From an Old Iranian language presumably akin to Old Median/Old Persian 𐎶𐎦𐎢𐏁 (m-gu-u-š /⁠maguš⁠/) and Avestan 𐬨𐬊𐬕𐬎 (moġu). Both attested Old Iranian words are hapaxes, and of indeterminable meaning. Perhaps from Proto-Indo-European *meh₂gʰ- (to be able). Probably unrelated to Avestan 𐬨𐬀𐬔𐬀 (maga) (cognate with Sanskrit मघ (magha, gift)). Attestation in Greek predates attestation in Old Iranian. See also μῆχος (mêkhos), μηχανή (mēkhanḗ).

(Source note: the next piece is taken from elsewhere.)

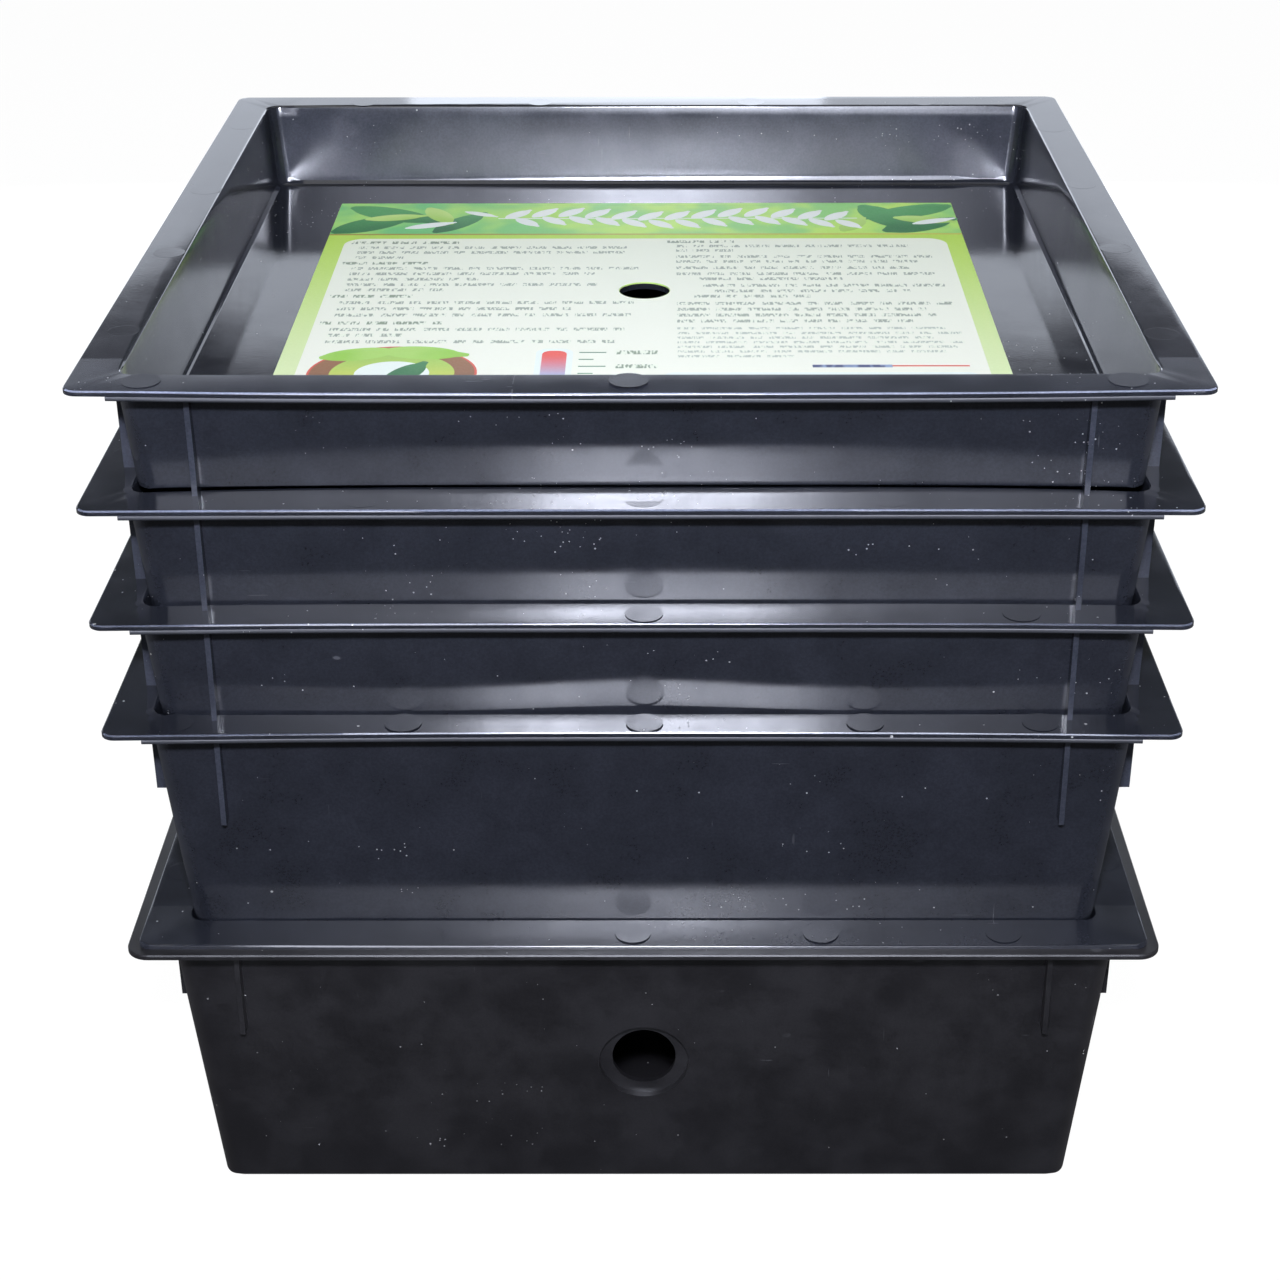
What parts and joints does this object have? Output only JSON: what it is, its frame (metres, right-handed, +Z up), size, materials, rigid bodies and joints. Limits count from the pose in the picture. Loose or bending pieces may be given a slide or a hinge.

Compare also Aramaic 𐡌𐡂𐡅𐡔 (mgwš) and Arabic مجوس (majūs).

Pronunciation

 

Noun

Μάγος (Mágosm (genitive Μάγου); second declension

  1. (common, nonspecific) magician, and derogatorily sorcerer, trickster, conjurer, charlatan
  2. (common, specific) a Zoroastrian priest. Compare e.g. Herodotus Hist. 1.132f, Xenophon Cyropedia 8.3.11, Porphyry Life of Pythagoras 12, Heraclitus apud Clemens Protrepticus 12, etc.
  3. (hapax) name of one of the tribes of the Medes. This usage is only attested once; Herodotus Histories 1.101.

Usage notes

  • Meanings #1 and #2 overlap in classical usage— both derive from the Greek (and generally Hellenistic) identification of "Zoroaster" as the "inventor" of astrology and magic. The first meaning ('magician') derives from the sense of "practitioner of the Zoroaster's craft", and the second meaning ('priest') from the sense of "practitioner of Zoroaster's religion".
  • Meanings #2 and #3 were frequently conflated as one in 18th/19th/early 20th-century usage, giving "name of a Median priestly tribe" or similar. This combined meaning is no longer used in current scholarship.